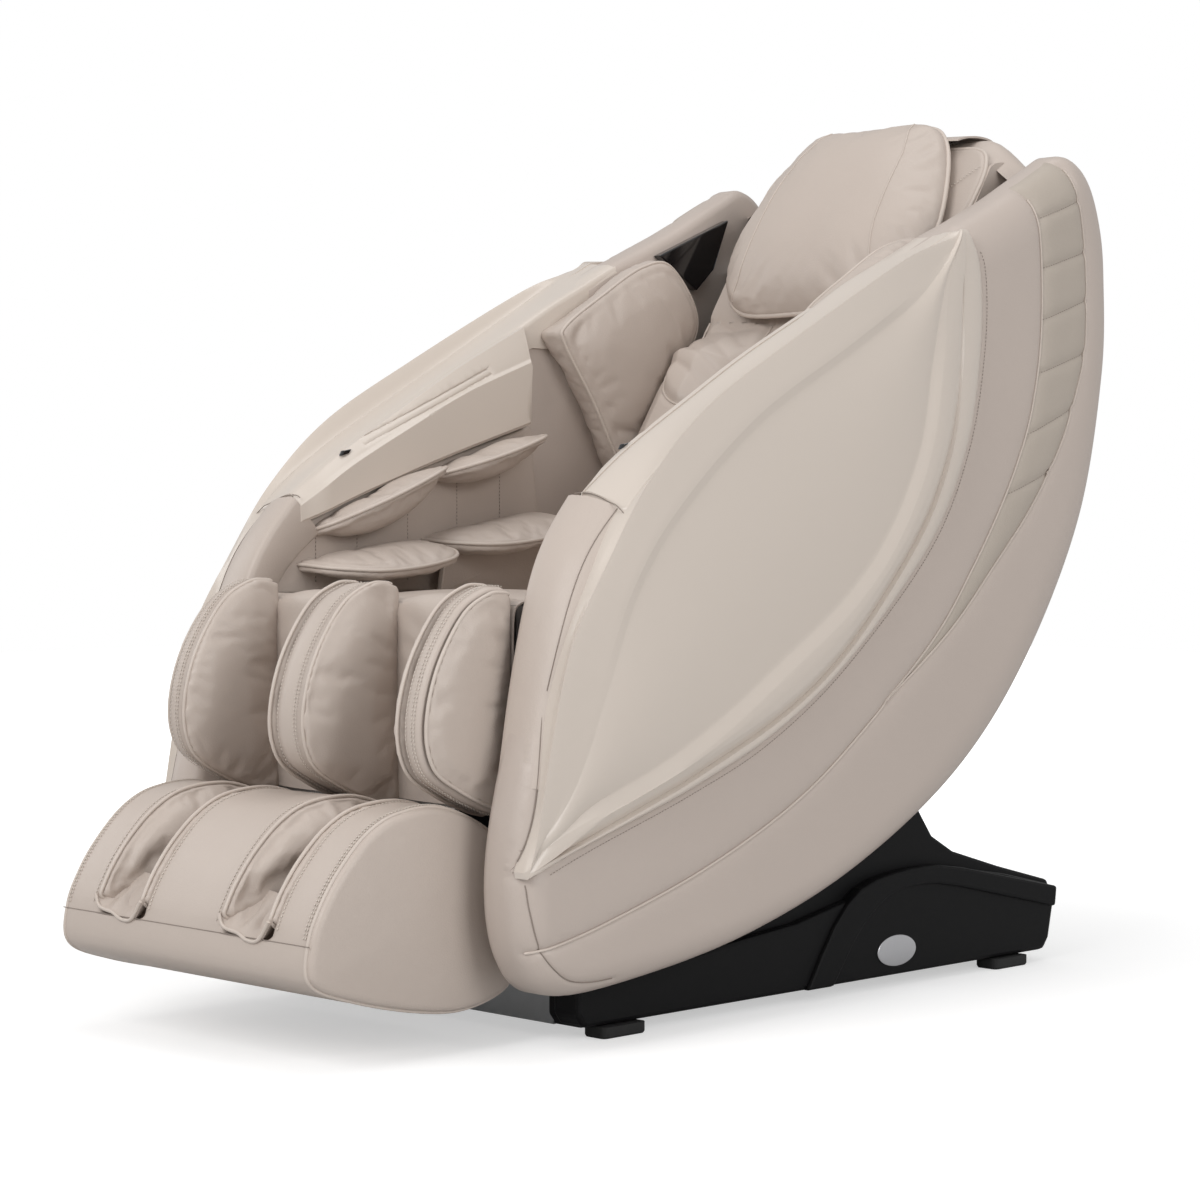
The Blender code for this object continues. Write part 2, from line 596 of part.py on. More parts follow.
def make_arm_covers():
    """Painted cover of the arm's inner side: a lower face, a step and a slope up to the crest."""
    lines = [spline([Vector(p) for p in line]) for line in (ARM_LOW, ARM_STEP, ARM_CREST)]
    rings = []
    stations = 12
    for i in range(stations + 1):
        low, step, crest = (along(line, i / stations) for line in lines)
        y = low.x
        back = PANEL_IN - GAP
        rings.append([Vector(p) for p in ((back, y, low.y), (ARM_FACE + 0.003, y, low.y),
                                          (ARM_FACE, y, low.y + 0.004), (ARM_FACE, y, step.y - 0.004),
                                          (ARM_FACE + 0.003, y, step.y), (ARM_FACE + 0.012, y, step.y + 0.004),
                                          (back - 0.004, y, crest.y), (back, y, crest.y))])
    cover = add("arm_cover_left", loft("arm_cover", rings), PAINT, "chair_body")
    mirrored(cover, "arm_cover_right", "chair_body")


def make_arm_pads():
    """Four thin air pads in each arm: two that press from above and two that lie below."""
    pads = (("upper_front", 0.030, 0.235, 0.6525, 0.390, 0.2050), ("upper_rear", 0.245, 0.430, 0.7270, 0.300, 0.2050),
            ("lower_front", 0.006, 0.225, 0.5950, 0.130, 0.1650), ("lower_rear", 0.235, 0.460, 0.6280, 0.160, 0.1650))
    for name, front, rear, low, slope, inner in pads:
        outline = rounded_box(PANEL_IN - GAP - inner, rear - front, 0.030,
                              ((PANEL_IN - GAP + inner) / 2, (front + rear) / 2), steps=3)

        def place(x, y, z, low=low, slope=slope, front=front):
            return Vector((x, y, low + z + slope * (y - front)))

        thick = 0.018 if name.startswith("upper") else 0.024
        levels = ((-thick, 0.016), (-0.8 * thick, 0.006), (-0.5 * thick, 0.0), (-0.2 * thick, 0.006), (0.0, 0.016))
        pad = add("arm_pad_{}_left".format(name), slab("arm_pad", outline, levels, place), LEATHER, "chair_body")
        mirrored(pad, "arm_pad_{}_right".format(name), "chair_body")


def make_shoulder_pads():
    outline = spline(((0.480, 0.945), (0.560, 0.994), (0.650, 1.038), (0.712, 1.040), (0.772, 0.965),
                      (0.732, 0.880), (0.636, 0.738), (0.598, 0.738), (0.540, 0.830), (0.480, 0.915)),
                     closed=True, steps=2)
    inner, outer = BACK_HALF + BACK_CLEAR, PANEL_IN - GAP
    levels = soft_levels(inner, outer, SHOULDER_ROLL * (outer - inner))
    pad = add("shoulder_pad_left", slab("shoulder_pad", outline, levels, on_side), LEATHER, "chair_body")
    mirrored(pad, "shoulder_pad_right", "chair_body")
    corners = ((0.722, 1.066), (0.806, 1.016), (0.846, 1.052), (0.880, 1.132))
    grille = plate("speaker_left", corners, PANEL_IN - 0.016, PANEL_IN - GAP, BLACK, "chair_body", edge=0.002)
    mirrored(grille, "speaker_right", "chair_body")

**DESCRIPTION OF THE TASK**
Repeat the material above in full, keeping every word.

**TASK ANSWER**
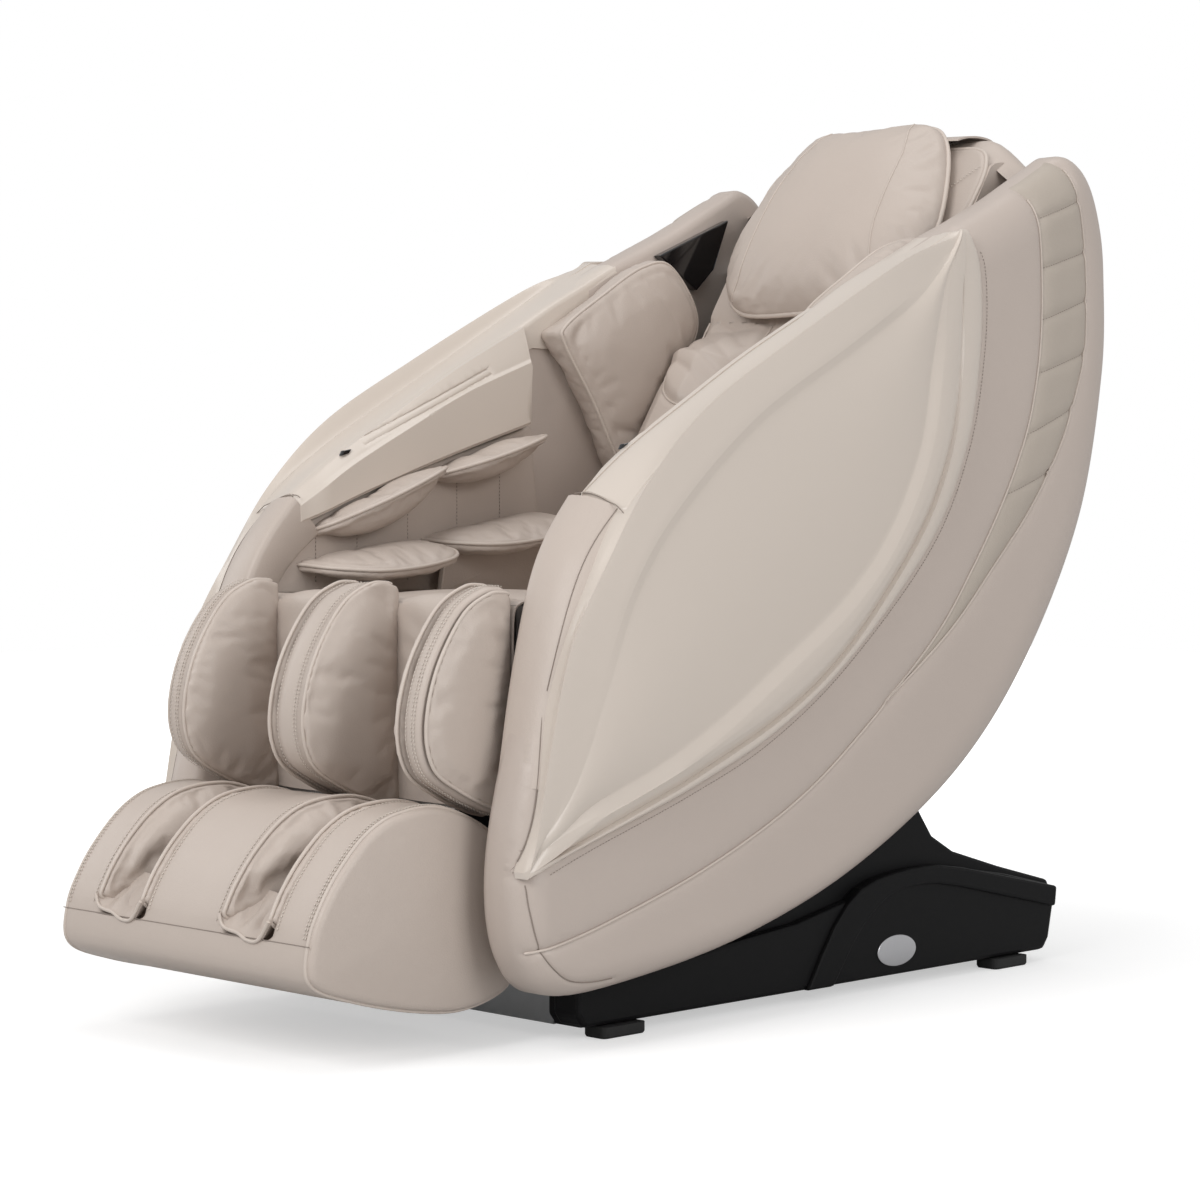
The Blender code for this object continues. Write part 2, from line 596 of part.py on. More parts follow.
def make_arm_covers():
    """Painted cover of the arm's inner side: a lower face, a step and a slope up to the crest."""
    lines = [spline([Vector(p) for p in line]) for line in (ARM_LOW, ARM_STEP, ARM_CREST)]
    rings = []
    stations = 12
    for i in range(stations + 1):
        low, step, crest = (along(line, i / stations) for line in lines)
        y = low.x
        back = PANEL_IN - GAP
        rings.append([Vector(p) for p in ((back, y, low.y), (ARM_FACE + 0.003, y, low.y),
                                          (ARM_FACE, y, low.y + 0.004), (ARM_FACE, y, step.y - 0.004),
                                          (ARM_FACE + 0.003, y, step.y), (ARM_FACE + 0.012, y, step.y + 0.004),
                                          (back - 0.004, y, crest.y), (back, y, crest.y))])
    cover = add("arm_cover_left", loft("arm_cover", rings), PAINT, "chair_body")
    mirrored(cover, "arm_cover_right", "chair_body")


def make_arm_pads():
    """Four thin air pads in each arm: two that press from above and two that lie below."""
    pads = (("upper_front", 0.030, 0.235, 0.6525, 0.390, 0.2050), ("upper_rear", 0.245, 0.430, 0.7270, 0.300, 0.2050),
            ("lower_front", 0.006, 0.225, 0.5950, 0.130, 0.1650), ("lower_rear", 0.235, 0.460, 0.6280, 0.160, 0.1650))
    for name, front, rear, low, slope, inner in pads:
        outline = rounded_box(PANEL_IN - GAP - inner, rear - front, 0.030,
                              ((PANEL_IN - GAP + inner) / 2, (front + rear) / 2), steps=3)

        def place(x, y, z, low=low, slope=slope, front=front):
            return Vector((x, y, low + z + slope * (y - front)))

        thick = 0.018 if name.startswith("upper") else 0.024
        levels = ((-thick, 0.016), (-0.8 * thick, 0.006), (-0.5 * thick, 0.0), (-0.2 * thick, 0.006), (0.0, 0.016))
        pad = add("arm_pad_{}_left".format(name), slab("arm_pad", outline, levels, place), LEATHER, "chair_body")
        mirrored(pad, "arm_pad_{}_right".format(name), "chair_body")


def make_shoulder_pads():
    outline = spline(((0.480, 0.945), (0.560, 0.994), (0.650, 1.038), (0.712, 1.040), (0.772, 0.965),
                      (0.732, 0.880), (0.636, 0.738), (0.598, 0.738), (0.540, 0.830), (0.480, 0.915)),
                     closed=True, steps=2)
    inner, outer = BACK_HALF + BACK_CLEAR, PANEL_IN - GAP
    levels = soft_levels(inner, outer, SHOULDER_ROLL * (outer - inner))
    pad = add("shoulder_pad_left", slab("shoulder_pad", outline, levels, on_side), LEATHER, "chair_body")
    mirrored(pad, "shoulder_pad_right", "chair_body")
    corners = ((0.722, 1.066), (0.806, 1.016), (0.846, 1.052), (0.880, 1.132))
    grille = plate("speaker_left", corners, PANEL_IN - 0.016, PANEL_IN - GAP, BLACK, "chair_body", edge=0.002)
    mirrored(grille, "speaker_right", "chair_body")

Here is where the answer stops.